With absolutely no exaggeration, if The Last of Us was a film, it would win some Academy Awards.  The only other game like it that I can think of is Red Dead Redemption, and I think The Last of Us executes the story even better than RDR was able to.

The story is an obvious homage to The Road, and it’s only slightly less grim than that heartwarming tale of how survival is completely fucking impossible.  As Joel and Ellie move from place to place, it becomes ever more clear that humanity is losing its struggle to stay alive.  As Joel says, “Another city, another abandoned quarantine zone.”  Things are no longer produced, only scavenged.  People have become hard and vicious, isolated from one another due to fear.  And all around them everything that we have built rots away.  The only meaningful things left are in the relationships that form between people, which The Last of Us excels at.

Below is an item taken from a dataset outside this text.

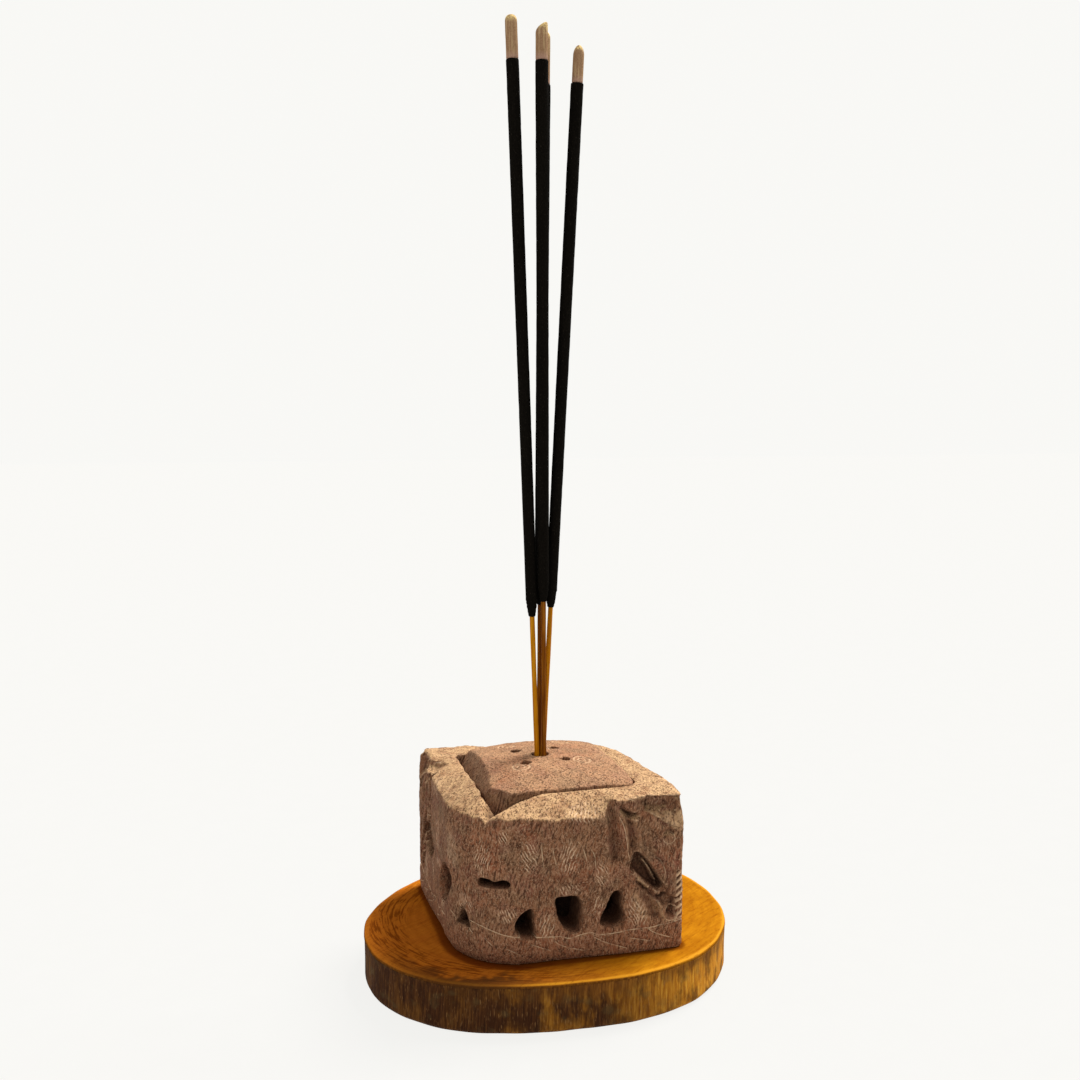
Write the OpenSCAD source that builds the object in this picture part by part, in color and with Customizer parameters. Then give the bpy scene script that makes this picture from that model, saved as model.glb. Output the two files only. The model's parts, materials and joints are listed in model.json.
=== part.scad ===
// Carved soapstone incense burner on a slice of wood, with four incense sticks
// standing in the lid. Millimetres, +Z up, front face towards -Y.
// The origin is the middle of the wood slice's plan box, on its underside.

/* [Wood slice] */
// Thickness of the wood slice
slice_t = 14.2; // [10:0.2:20]
// Mean radius of the slice's outline, bark included
slice_r = 51.5; // [50:0.1:56]
// Swell that makes the outline an oval, and the direction of its long axis
slice_oval = [3.7, 9]; // [0:0.1:45]
// Swell that gives the outline three soft corners, and the direction of one
slice_corners = [2, -44]; // [-60:0.5:60]
// Thickness of the bark round the slice
bark_t = 1.6; // [1:0.1:3]
// Height of bark left off at the slice's top and bottom edges
bark_edge_gap = 0.5; // [0.2:0.1:1.5]

/* [Stone burner] */
// Width of the burner along its front face
burner_w = 65.4; // [62:0.2:70]
// Depth of the burner from its front face to its back face
burner_d = 63.6; // [62:0.2:70]
// Height of the rim above the wood
burner_h = 45.7; // [42:0.1:50]
// Middle of the burner in plan
burner_at = [-0.6, -4.4]; // [-8:0.1:8]
// Radius of the two rounded corners, the elephants' rumps
rump_r = 21; // [15:0.5:23]
// Radius of the two corners that carry the elephants' heads
head_r = 2.5; // [1:0.1:5]
// Width and depth of the hollow inside
hollow_size = [38, 40]; // [30:0.5:42]
// Corner radius of the hollow
hollow_r = 8; // [4:0.5:12]
// Thickness of the burner's floor
floor_t = 5; // [3:0.5:7]
// Drop of the rim's outer edge below the rim
bevel_drop = 3.6; // [1:0.1:5]
// Width of the slope round the rim
bevel_w = 7; // [3:0.1:7.5]
// Depth of the notch in the rim at the front left corner
notch_depth = 5.5; // [3:0.1:8]
// Width of that notch at the rim
notch_w = 15; // [8:0.5:20]

/* [Lid] */
// Width and depth of the lid
lid_size = [43, 43.6]; // [38:0.2:44]
// Middle of the lid, from the middle of the burner
lid_at = [-0.4, -1.2]; // [-1:0.1:1]
// Corner radius of the lid
lid_r = 7; // [4:0.5:12]
// Gap between the lid and its seat
lid_gap = 0.5; // [0.3:0.1:1.5]
// Height of the lid's crown above the wood
crown_z = 49.8; // [48:0.1:53]
// Radius of the domed top
dome_r = 115; // [90:1:200]
// Width and drop of the slope along the lid's left edge
lid_bevel = [3, 4]; // [1:0.1:5]
// Height of the seat's ledge above the wood
ledge_z = 37; // [34:0.5:40]
// Width and depth of the plug under the lid
plug_size = [34, 36]; // [28:0.5:37]
// Length of the plug below the ledge
plug_h = 4; // [2:0.5:6]

/* [Lid holes] */
// Middle of the hole pattern, from the middle of the burner
holes_at = [-0.9, 0.6]; // [-3:0.1:3]
// Radius of the middle hole, which holds the sticks
socket_r = 2.6; // [2.6:0.05:3.2]
// Depth of the middle hole below the crown
socket_depth = 14; // [10:0.5:15]
// Radius of the four outer holes
hole_r = 1.55; // [1.2:0.05:2]
// Spacing of the four outer holes
hole_pitch = 12; // [10:0.2:16]

/* [Incense sticks] */
// Radius of the bamboo
bamboo_r = 0.74; // [0.5:0.02:0.76]
// Radius of the black paste at its lower and upper end
paste_r = [1.68, 1.85]; // [1.5:0.01:1.9]
// Length over which the paste tapers to the bamboo
paste_taper = 5; // [3:0.5:8]
// Radius of the tan tip
tip_r = 1.78; // [1.4:0.01:1.9]
// Length of the blunt point of the tip
tip_point = 2.6; // [1:0.1:4]
// Length of bamboo inside the tip
tip_bore = 7; // [4:0.5:8]

/* [Hidden] */

$fn = 48;
past = 1; // how far a cut runs past the face it starts from
foot_clear = 0.15; // keeps a leaning foot's edge off the socket's floor

// One row for each stick. foot: the bamboo's foot from the middle of the socket.
// lean: sideways run for each unit of height. paste_from and paste_to: the ends
// of the paste, and tip_to the tip's end, measured along the stick from its foot.
//            foot         lean             paste_from  paste_to  tip_to
left_stick = [[-0.7, -1.1], [-0.033, 0.009], 55.5, 213, 225];
middle_stick = [[0.9, -1.4], [-0.006, -0.009], 60, 212, 222.5];
right_stick = [[0.3, 0.1], [0.05, -0.005], 58, 207.5, 218];
back_stick = [[0.1, 1.8], [0.008, 0], 58.5, 207, 221.5];

// Outline of the slice at an angle, before it is centred on the origin.
function slice_at(a, inset) =
    (slice_r - inset
     + slice_oval[0] * cos(2 * (a - slice_oval[1]))
     + slice_corners[0] * cos(3 * (a - slice_corners[1])))
    * [cos(a), sin(a)];
outline_step = 4;
slice_outline = [for (a = [0 : outline_step : 359]) slice_at(a, 0)];
slice_mid = [(max([for (p = slice_outline) p.x]) + min([for (p = slice_outline) p.x])) / 2,
             (max([for (p = slice_outline) p.y]) + min([for (p = slice_outline) p.y])) / 2];

wall_cut = 16; // reaches from a face through the wall into the hollow
seat_size = lid_size + [2 * lid_gap, 2 * lid_gap];

module slice_plan(inset) {
    translate(-slice_mid)
        polygon([for (a = [0 : outline_step : 359]) slice_at(a, inset)]);
}

// Rectangle with rounded corners, its middle on the origin.
module rounded_plan(size, r) {
    for (along = [[size.x, size.y - 2 * r], [size.x - 2 * r, size.y]])
        square(along, center = true);
    for (sx = [-1, 1], sy = [-1, 1])
        translate([sx * (size.x / 2 - r), sy * (size.y / 2 - r)])
            circle(r = r);
}

// Waste outside one rounded corner, for a corner at +X +Y.
module corner_waste(r) {
    difference() {
        translate([-r, -r]) square(r + past);
        translate([-r, -r]) circle(r = r);
    }
}

// Plan of the burner: rumps at front left and back right, heads at the others.
module burner_plan() {
    difference() {
        square([burner_w, burner_d], center = true);
        for (s = [-1, 1]) {
            translate([s * burner_w / 2, s * burner_d / 2])
                rotate(s > 0 ? 0 : 180) corner_waste(rump_r);
            translate([s * burner_w / 2, -s * burner_d / 2])
                rotate(s > 0 ? -90 : 90) corner_waste(head_r);
        }
    }
}

// Cut through the front wall. The points are X and height.
module front_cut(points) {
    translate([0, -burner_d / 2 + wall_cut, 0])
        rotate([90, 0, 0])
            linear_extrude(height = wall_cut + past)
                polygon(points);
}

// Cut through the left wall. The points are Y and height.
module side_cut(points) {
    translate([-burner_w / 2 - past, 0, 0])
        rotate([90, 0, 90])
            linear_extrude(height = wall_cut + past)
                polygon(points);
}

// Gap between two legs: a foot, two shoulders and a peak.
module leg_gap(left, right, peak, shoulder, z_low, z_high) {
    half = (z_low + z_high) / 2;
    front_cut([[left, z_low + 1], [(left + right) / 2, z_low], [right, z_low + 1],
               [peak + shoulder / 2, half + 1], [peak + shoulder / 5, z_high],
               [peak - shoulder / 4, z_high - 0.6], [peak - shoulder / 2, half]]);
}

// Openings of the front face, and of the back face turned half round.
module front_openings() {
    leg_gap(-16.4, -11.2, -13.4, 5.6, 7.8, 17.2);
    leg_gap(-4.4, 2.4, -1.2, 8.2, 7.8, 18.8);
    leg_gap(8.4, 15.4, 11.6, 5.6, 7.4, 18.4);
    // Narrow slot under the tail, on the rounded corner.
    translate([-22.1, -28.3, 23.4])
        rotate(-30) cube([9.6, 30, 2.2], center = true);
    // Pocket between the ear and the tusk.
    translate([19.6, -burner_d / 2, 24])
        rotate([0, -35, 0]) cube([4.6, 8, 10], center = true);
}

// Openings of the left face, and of the right face turned half round.
module side_openings() {
    // Tall gap behind the hind leg.
    side_cut([[-17.2, 14], [-14, 11.6], [-9, 11], [-6.4, 14], [-6.4, 19], [-10, 21.8], [-17, 19]]);
    // Gap under the chest.
    side_cut([[8.4, 12.4], [12, 10.6], [16.6, 14], [14.8, 21], [11, 23.4], [8, 18]]);
    // Small gap at the foot of the rounded corner.
    translate([-burner_w / 2 + rump_r, -burner_d / 2 + rump_r, 0])
        rotate(212)
            rotate([90, 0, 90])
                linear_extrude(height = rump_r + past)
                    polygon([[-2.6, 10], [-0.4, 15.4], [2.2, 13.6], [2.4, 11.4]]);
}

// Slope round the rim: one tilted cutter for each face.
module rim_bevel() {
    slope = atan(bevel_drop / bevel_w);
    for (side = [[0, burner_d], [90, burner_w], [180, burner_d], [270, burner_w]])
        rotate(side[0])
            translate([-burner_w, -side[1] / 2, burner_h - bevel_drop])
                rotate([slope, 0, 0])
                    translate([0, -burner_w, 0]) cube([2 * burner_w, 2 * burner_w, 20]);
}

// V-shaped notch across the rim at the front left corner.
module rim_notch() {
    reach = 30;
    translate([0, 0, burner_h])
        rotate(45)
            translate([-burner_w / 2, 0, 0])
                rotate([90, 0, 90])
                    translate([0, 0, -reach / 2])
                        linear_extrude(height = reach)
                            polygon([[-notch_w / 2, past], [0, -notch_depth], [notch_w / 2, past]]);
}

// Waste above the slope along the lid's left edge.
module lid_bevel_waste() {
    edge_x = lid_at.x - lid_size.x / 2;
    edge_z = crown_z - dome_r + sqrt(pow(dome_r, 2) - pow(edge_x, 2));
    translate([edge_x, 0, edge_z - lid_bevel.y])
        rotate([0, -atan(lid_bevel.y / lid_bevel.x), 0])
            translate([-lid_size.x, -lid_size.y, 0]) cube([2 * lid_size.x, 2 * lid_size.y, 20]);
}

module wood_slice() {
    color("goldenrod")
        linear_extrude(height = slice_t) slice_plan(bark_t);
}

module bark_edge() {
    color("saddlebrown")
        translate([0, 0, bark_edge_gap])
            linear_extrude(height = slice_t - 2 * bark_edge_gap)
                difference() {
                    slice_plan(0);
                    slice_plan(bark_t);
                }
}

module stone_burner() {
    color("rosybrown")
        translate([burner_at.x, burner_at.y, slice_t])
            difference() {
                linear_extrude(height = burner_h) burner_plan();
                translate([0, 0, floor_t])
                    linear_extrude(height = burner_h) rounded_plan(hollow_size, hollow_r);
                translate([lid_at.x, lid_at.y, ledge_z])
                    linear_extrude(height = burner_h) rounded_plan(seat_size, lid_r + lid_gap);
                for (turn = [0, 180]) rotate(turn) {
                    front_openings();
                    side_openings();
                }
                rim_bevel();
                rim_notch();
            }
}

module stone_lid() {
    color("tan")
        translate([burner_at.x, burner_at.y, slice_t])
            difference() {
                union() {
                    intersection() {
                        translate([lid_at.x, lid_at.y, ledge_z])
                            linear_extrude(height = 20) rounded_plan(lid_size, lid_r);
                        translate([0, 0, crown_z - dome_r]) sphere(r = dome_r);
                    }
                    translate([0, 0, ledge_z - plug_h])
                        linear_extrude(height = plug_h + past) rounded_plan(plug_size, lid_r);
                }
                lid_bevel_waste();
                translate([holes_at.x, holes_at.y, crown_z - socket_depth])
                    cylinder(r = socket_r, h = socket_depth + past);
                for (sx = [-1, 1], sy = [-1, 1])
                    translate([holes_at.x + sx * hole_pitch / 2, holes_at.y + sy * hole_pitch / 2, 0])
                        cylinder(r = hole_r, h = 2 * crown_z);
            }
}

// Puts its children on a stick's axis, with the foot of the bamboo at zero.
module along_stick(stick) {
    foot = stick[0];
    lean = stick[1];
    translate([burner_at.x + holes_at.x + foot.x, burner_at.y + holes_at.y + foot.y,
               slice_t + crown_z - socket_depth])
        rotate([0, atan(norm(lean)), atan2(lean.y, lean.x)])
            translate([0, 0, foot_clear])
                children();
}

module stick_bamboo(stick) {
    color("peru")
        along_stick(stick) cylinder(r = bamboo_r, h = stick[3] + tip_bore);
}

module stick_paste(stick) {
    from = stick[2];
    to = stick[3];
    color("black")
        along_stick(stick)
            difference() {
                union() {
                    translate([0, 0, from])
                        cylinder(r1 = bamboo_r + 0.25, r2 = paste_r[0], h = paste_taper);
                    translate([0, 0, from + paste_taper])
                        cylinder(r1 = paste_r[0], r2 = paste_r[1], h = to - from - paste_taper);
                }
                cylinder(r = bamboo_r, h = to + past);
            }
}

module stick_tip(stick) {
    from = stick[3];
    to = stick[4];
    color("burlywood")
        along_stick(stick)
            difference() {
                union() {
                    translate([0, 0, from]) cylinder(r = tip_r, h = to - from - tip_point);
                    translate([0, 0, to - tip_point])
                        cylinder(r1 = tip_r, r2 = tip_r / 3, h = tip_point);
                }
                cylinder(r = bamboo_r, h = from + tip_bore);
            }
}

wood_slice();
bark_edge();
stone_burner();
stone_lid();
stick_bamboo(left_stick);  // left_stick_bamboo
stick_paste(left_stick);  // left_stick_paste
stick_tip(left_stick);  // left_stick_tip
stick_bamboo(middle_stick);  // middle_stick_bamboo
stick_paste(middle_stick);  // middle_stick_paste
stick_tip(middle_stick);  // middle_stick_tip
stick_bamboo(right_stick);  // right_stick_bamboo
stick_paste(right_stick);  // right_stick_paste
stick_tip(right_stick);  // right_stick_tip
stick_bamboo(back_stick);  // back_stick_bamboo
stick_paste(back_stick);  // back_stick_paste
stick_tip(back_stick);  // back_stick_tip
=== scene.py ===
import json
import math

import bpy
import numpy as np
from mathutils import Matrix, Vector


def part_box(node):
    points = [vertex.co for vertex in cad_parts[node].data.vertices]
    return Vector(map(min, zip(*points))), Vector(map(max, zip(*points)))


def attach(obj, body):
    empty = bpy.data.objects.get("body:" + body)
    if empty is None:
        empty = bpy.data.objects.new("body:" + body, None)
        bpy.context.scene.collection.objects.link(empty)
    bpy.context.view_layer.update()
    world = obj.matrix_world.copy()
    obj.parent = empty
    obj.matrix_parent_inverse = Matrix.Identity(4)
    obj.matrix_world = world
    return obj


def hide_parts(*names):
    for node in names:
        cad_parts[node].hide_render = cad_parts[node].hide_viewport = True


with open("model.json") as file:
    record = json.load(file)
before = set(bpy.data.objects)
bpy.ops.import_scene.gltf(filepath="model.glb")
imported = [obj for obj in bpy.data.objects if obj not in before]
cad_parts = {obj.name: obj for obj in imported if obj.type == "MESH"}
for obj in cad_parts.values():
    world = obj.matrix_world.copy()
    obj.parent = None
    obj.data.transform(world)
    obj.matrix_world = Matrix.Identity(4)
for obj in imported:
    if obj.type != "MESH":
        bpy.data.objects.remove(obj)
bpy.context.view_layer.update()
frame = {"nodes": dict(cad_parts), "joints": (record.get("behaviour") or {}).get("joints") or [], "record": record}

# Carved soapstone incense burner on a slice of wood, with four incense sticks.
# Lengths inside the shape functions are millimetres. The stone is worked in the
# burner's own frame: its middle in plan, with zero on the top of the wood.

MM = 0.001
rng = np.random.default_rng(11)

# ---------------------------------------------------------------- camera

LENS_MM = 38.3
SENSOR_MM = 36.0
CAMERA_PLACE = (-0.0917, -0.3257, 0.1639)    # metres
CAMERA_DOWN = 6.12                           # degrees below level
CAMERA_RIGHT = 15.66                         # degrees to the right of straight ahead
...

All of the characters, even the ones obviously destined for a shallow grave, are accessible.  Hell, even the crazy cannibal guy makes some good points (and is a creepy as shit amazing villain).  The passage of time in the game allows for the relationship of Joel and Ellie to grow naturally, without any creepy Romeo and Juliet instant bonding as seen in most video games.  You come to actually CARE about protecting Ellie as you travel, getting nervous every time you have to boost her over a fence on her own where you can’t protect her.  And then in a fantastic twist, you get to protect Joel while he’s down and out, where all of those benevolent feelings are redoubled as you watch two characters that really care for each other try to survive.

Bah, none of this does justice to the game.  It’s really something that needs to be experienced, reading about it can only do so much.  I do want to call out the intro sequence as one of the most riveting I’ve ever played in any game.  If you’re not sure if you want to try the game or not, play the first fifteen minutes.  If you can put it down after that, you have no soul.

Go play this game.  I’m not kidding.  Stop wasting your time reading my article.  You could be playing The Last of Us.